In the reviewed articles, the prevalence of malignancy in hypoechoic nodules was higher than those of the hyperechoic and isoechoic nodules. In the study of Kalantari et al. [39], micro-calcification of tissue and hypoechogenicity are the most and the least predictive factors for malignancy in nodules (77% sensitivity, 76% specificity versus 24%, 41% PPV versus 14%, and 94% NPV vs. 86%), respectively. A study by Papini et al. on cytological examination of the non-palpable nodules showed that the appearance of hypoechoic is correlated with at least one independent statistical ultrasonography risk factor. It has been able to detect the majority of non-palpable tumors of the thyroid nodules [13].

Various studies have found that the risk of thyroid cancer with several nodules is less than the individual nodules.
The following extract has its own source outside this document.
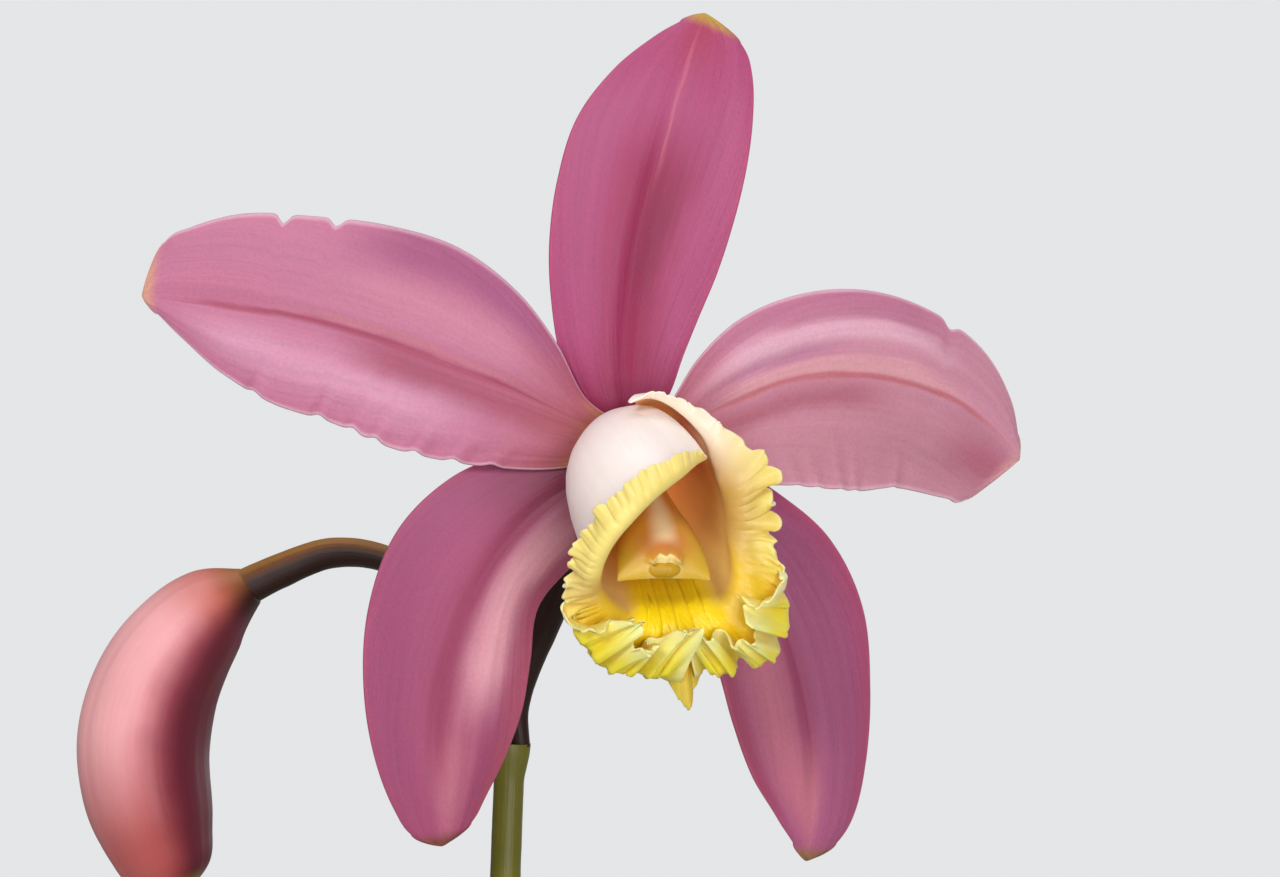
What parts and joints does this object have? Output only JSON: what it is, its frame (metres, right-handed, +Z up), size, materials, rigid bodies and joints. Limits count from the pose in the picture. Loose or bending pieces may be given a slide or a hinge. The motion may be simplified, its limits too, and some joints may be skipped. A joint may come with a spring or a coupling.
{
  "type": "potted cattleya harrisoniana orchid",
  "caption": "Bifoliate orchid plant in a clay pot of bark, with jointed canes, leathery leaves, one open pink bloom with a ruffled yellow lip, and a hanging bud.",
  "frame": {"origin": "centre of the pot's foot, on the surface that it stands on", "axes": "+Z up along the pot's axis; -Y is the side that the bloom faces; +X is to the right as the bloom is looked at"},
  "size_m": [0.229, 0.1994, 0.4724],
  "materials": {
    "clay": "matte",
    "bark": "matte",
    "rhizome": "satin",
    "root": "matte",
    "cane": "satin",
    "shoot": "satin",
    "husk": "matte",
    "leaf": "satin",
    "peduncle": "satin",
    "pedicel": "satin",
    "bud": "satin",
    "sepal": "satin",
    "petal": "satin",
    "lip": "satin",
    "column": "satin",
    "anther": "satin"
  },
  "bodies": {
    "root": {"pot": "clay", "bark_mix": "bark", "rhizome": "rhizome", "cane_1": "cane", "husk_1": "husk", "cane_2": "cane", "husk_2": "husk", "cane_3": "cane", "husk_3": "husk", "cane_4": "cane", "husk_4": "husk", "new_shoot": "shoot", "root_1": "root", "root_2": "root", "root_3": "root", "root_4": "root", "root_5": "root", "leaf_1": "leaf", "leaf_2_rear": "leaf", "leaf_2_front": "leaf", "leaf_3_rear": "leaf", "leaf_3_front": "leaf", "leaf_4_rear": "leaf", "leaf_4_front": "leaf", "flower_stalk": "peduncle", "spathe": "husk", "bloom_stem": "pedicel", "bud_stem": "pedicel", "bud": "bud", "dorsal_sepal": "sepal", "sepal_left": "sepal", "sepal_right": "sepal", "petal_left": "petal", "petal_right": "petal", "lip": "lip", "column": "column", "anther_cap": "anther"}
  },
  "joints": []
}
Brown in his study reported that ultrasonography included multiple nodules in 28% of the glands, and none of the nodules that had multiple nodules were malignant [55].

85% of patients with nodular diseases were female [23] and other epidemiological studies show that the incidence of palpable thyroid nodules is about 5% in women and 1% in men. But, studies show that age and sex are not the most important criteria for differentiating benign and malignant thyroid nodules.

According to the surveys that were done, certain malignant features grow stronger in the color Doppler including: micro-calcification, hypoechoic, thick, weak and irregular halo, lymphadenopathy, and additional local thyroid stimulation. Other features, such as the absence of a halo and macro-calcification, are less likely to be useful, but its side effects may be helpful.

Conclusion

However, needle aspiration cytology is the most accurate, sensitive, and specific diagnostic tool in preoperative thyroid evaluation and can be very helpful. Though when FNAC provides an undesirable number of cells for the removal of malignant cells, and there is no clinical feature for identifying the malignancy, another test with similar strength can be helpful under such conditions. Color Doppler is widely available, easily applied in practice, and as a diagnostic tool for evaluating thyroid nodules. Also, it has high sensitivity and specificity.

Resistive index > 0.75 and a pattern III or more in color Doppler predicts malignancy with the confidence. Finally, we recommend that the thyroid nodules with positive result of ultrasonography are required to take FNAC. Doppler can play a complementary role in FNAC for evaluation of individual thyroid nodules, due to its precision, cost-efficiency, easy access, and non-invasive nature. Not only it can be avoid unnecessary FNAC, it also increases diagnostic ability and helps the surgeon in conducting the surgery to do the necessary design for the malignant neoplasm before surgery. This method can prevent important problems, such as repeated biopsies and delays in detection.